After a year of not seeing her I didn’t really know where we stood. She said she hadn’t been with anyone and I said the same (we both learned the truth much later down the road). She we started talking again. I ended up just maintaining a full time job and living at home till I could afford my own place. We lived our seperate lives, both knowing that connection was still there between us. During this time I would swing back and for on if what I felt was really love. It’s get mad at her for things that I shouldn’t like hanging out with friends and going camping. I’d get so jealous that I’d just stop talking to her for months. But she always contacted me first, and u could easily fall back into the way I felt. I never got to visit her in college but I still loved her the same, and she still felt what I felt. I eventually found out that she had been with a guy for 3 years at college, she loved hun but she told me it wasn’t the same. Her loved her for the sex, not her self and her personality.

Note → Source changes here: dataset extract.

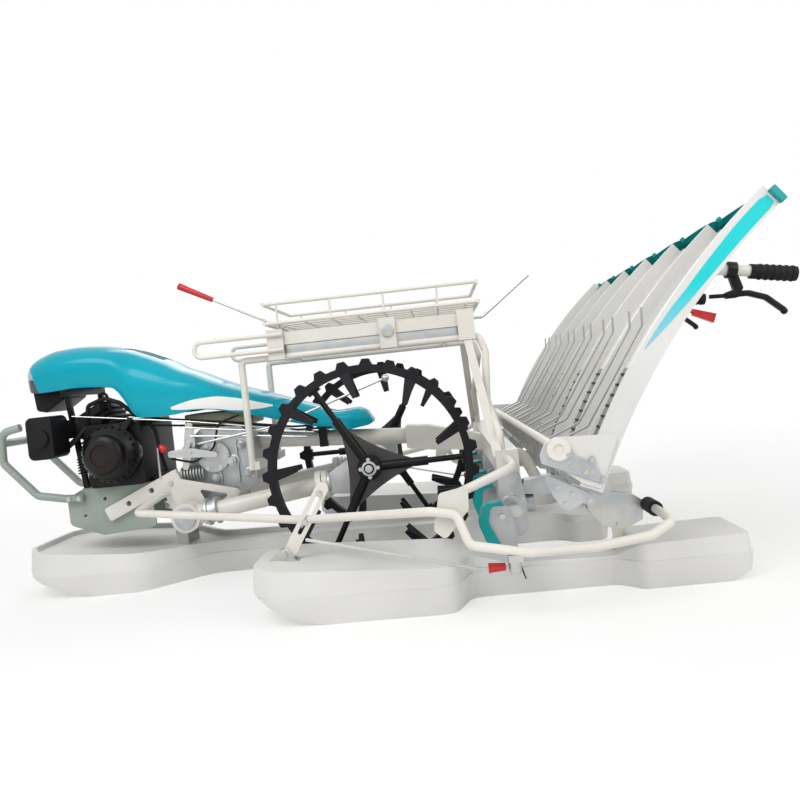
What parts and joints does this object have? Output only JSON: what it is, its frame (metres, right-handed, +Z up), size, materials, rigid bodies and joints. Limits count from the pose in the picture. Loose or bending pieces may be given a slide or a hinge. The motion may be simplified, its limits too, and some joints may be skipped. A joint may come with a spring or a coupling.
{
  "type": "six-row walk-behind rice transplanter",
  "caption": "Walk-behind rice transplanter with three floats, two lugged drive wheels on swing arms, a sliding seedling platform and planting arms under a cross beam.",
  "frame": {"origin": "on the ground below the middle of the machine's overall length and width", "axes": "+X forward, +Y to the machine's left, +Z up"},
  "size_m": [2.5078, 1.856, 0.9572],
  "materials": {
    "white_paint": "gloss",
    "cream_paint": "gloss",
    "grey_green_paint": "satin",
    "black_paint": "satin",
    "black_plastic": "matte",
    "black_rubber": "matte",
    "teal_plastic": "gloss",
    "white_plastic": "satin",
    "red_plastic": "gloss",
    "cast_aluminium": "satin",
    "cast_iron": "satin",
    "zinc_steel": "satin",
    "khaki_paint": "satin",
    "clear_lens": "gloss"
  },
  "bodies": {
    "chassis": {"main_tube": "white_paint", "side_frames": "white_paint", "tool_beam": "white_paint", "engine_bed": "grey_green_paint", "front_bumper": "grey_green_paint", "engine_block": "cast_iron", "recoil_starter": "black_paint", "air_cleaner": "black_plastic", "muffler": "black_paint", "hood": "teal_plastic", "head_lamp": "clear_lens", "fuel_tank": "khaki_paint", "transmission": "cast_aluminium", "float_centre": "white_plastic", "float_left": "white_plastic", "float_right": "white_plastic", "float_links": "zinc_steel", "rear_brackets": "zinc_steel", "hood_stays": "black_paint", "rack_frame": "cream_paint", "rack_slides": "zinc_steel", "guard_left": "cream_paint", "guard_right": "cream_paint", "guard_sleeves": "black_rubber", "planting_cases": "cast_aluminium", "gate_rail": "cast_aluminium", "rear_frame": "cream_paint", "handle_grips": "black_rubber", "clutch_levers": "black_paint", "red_levers": "red_plastic", "control_rods": "zinc_steel", "gear_levers": "zinc_steel", "nose_box": "black_plastic", "marker_posts": "zinc_steel"},
    "swing_arm_left": {"arm_tube_left": "white_paint", "arm_gearcase_left": "cast_aluminium"},
    "swing_arm_right": {"arm_tube_right": "white_paint", "arm_gearcase_right": "cast_aluminium"},
    "wheel_left": {"wheel_rim_left": "black_rubber", "wheel_spider_left": "black_paint"},
    "wheel_right": {"wheel_rim_right": "black_rubber", "wheel_spider_right": "black_paint"},
    "platform": {"platform_tray": "white_plastic", "platform_dividers": "white_plastic", "platform_sides": "white_plastic", "platform_caps": "teal_plastic", "presser_rail": "cream_paint", "presser_rods": "zinc_steel", "feed_belts": "black_rubber"},
    "basket": {"spare_basket": "cream_paint", "basket_rods": "zinc_steel", "basket_rod_grip": "red_plastic"},
    "planter_crankset": {"planter_cranks": "zinc_steel"},
    "planter_armset": {"planter_arms": "cast_aluminium", "planter_covers": "teal_plastic", "planter_forks": "black_paint"},
    "marker_arm_left": {"marker_left": "zinc_steel", "marker_grip_left": "red_plastic"},
    "marker_arm_right": {"marker_right": "zinc_steel", "marker_grip_right": "red_plastic"}
  },
  "joints": [
    {"name": "swing_left", "type": "hinge", "parent": "chassis", "child": "swing_arm_left", "pos_m": [0.639, 0.212, 0.215], "axis": [0, -1, 0], "range_deg": [0, 26]},
    {"name": "wheel_spin_left", "type": "hinge", "parent": "swing_arm_left", "child": "wheel_left", "pos_m": [0.033, 0.32, 0.328], "axis": [0, 1, 0], "continuous": true},
    {"name": "marker_swing_left", "type": "hinge", "parent": "chassis", "child": "marker_arm_left", "pos_m": [-0.33, 0.842, 0.122], "axis": [0, 0, 1], "range_deg": [0, 90]},
    {"name": "swing_right", "type": "hinge", "parent": "chassis", "child": "swing_arm_right", "pos_m": [0.639, -0.212, 0.215], "axis": [0, -1, 0], "range_deg": [0, 26]},
    {"name": "wheel_spin_right", "type": "hinge", "parent": "swing_arm_right", "child": "wheel_right", "pos_m": [0.033, -0.32, 0.328], "axis": [0, 1, 0], "continuous": true},
    {"name": "marker_swing_right", "type": "hinge", "parent": "chassis", "child": "marker_arm_right", "pos_m": [-0.33, -0.842, 0.122], "axis": [0, 0, -1], "range_deg": [0, 90]},
    {"name": "platform_traverse", "type": "slide", "parent": "chassis", "child": "platform", "axis": [0, 1, 0], "range_m": [-0.14, 0.14]},
    {"name": "basket_slide", "type": "slide", "parent": "chassis", "child": "basket", "axis": [-1, 0, 0], "range_m": [0, 0.2]},
    {"name": "planter_crank", "type": "hinge", "parent": "chassis", "child": "planter_crankset", "pos_m": [-0.352, 0, 0.226], "axis": [0, 1, 0], "continuous": true},
    {"name": "planter_arm_pivot", "type": "hinge", "parent": "planter_crankset", "child": "planter_armset", "pos_m": [-0.316, 0, 0.226], "axis": [0, 1, 0], "continuous": true}
  ],
  "couplings": [
    {"joint": "planter_arm_pivot", "follows": "planter_crank", "ratio": -1}
  ]
}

During this time I dated a new women named A. I liked A, she was fun to be around and go do things with, but I never felt like she was the one for me. She told me she loved me during the middle of our second month, and i couldn’t say it back. It just didn’t feel right. This really bothered A, but she said she understood and would give me time. Around month 3 she was still saying it and I couldn’t. I guess it pushed her over the edge cause she ended up cheating on me. I was hurt but I moved on.
Now she’s moved to Houston to for her career, and we’re still stuck with these feelings for each other. 7 years of knowing her and my heart still skips a beat when i hear her voice. I have lied to her when I found out that she had been with other men. I was jealous and hurt that I had to one up her and said I had relations with many other women. We ended up telling each other the truth a few months ago. And since then we’ve laid everything out on the table. She wants to try and find someone new but can’t find someone that’ll love her for who she is, not just the sex. I’m okay with her so looking, I actually encourage her to do it even though it kills me on the inside. I’m going to keep looking as well, but I know no woman will make new feel the way she does. What do we do? I love her enough to let her keep looking, but I want her so badly. And she still loves me but I’m not financially set in my life, and she wants someone who is.
Any advise would be helpful, I’ll also answer any questions you have.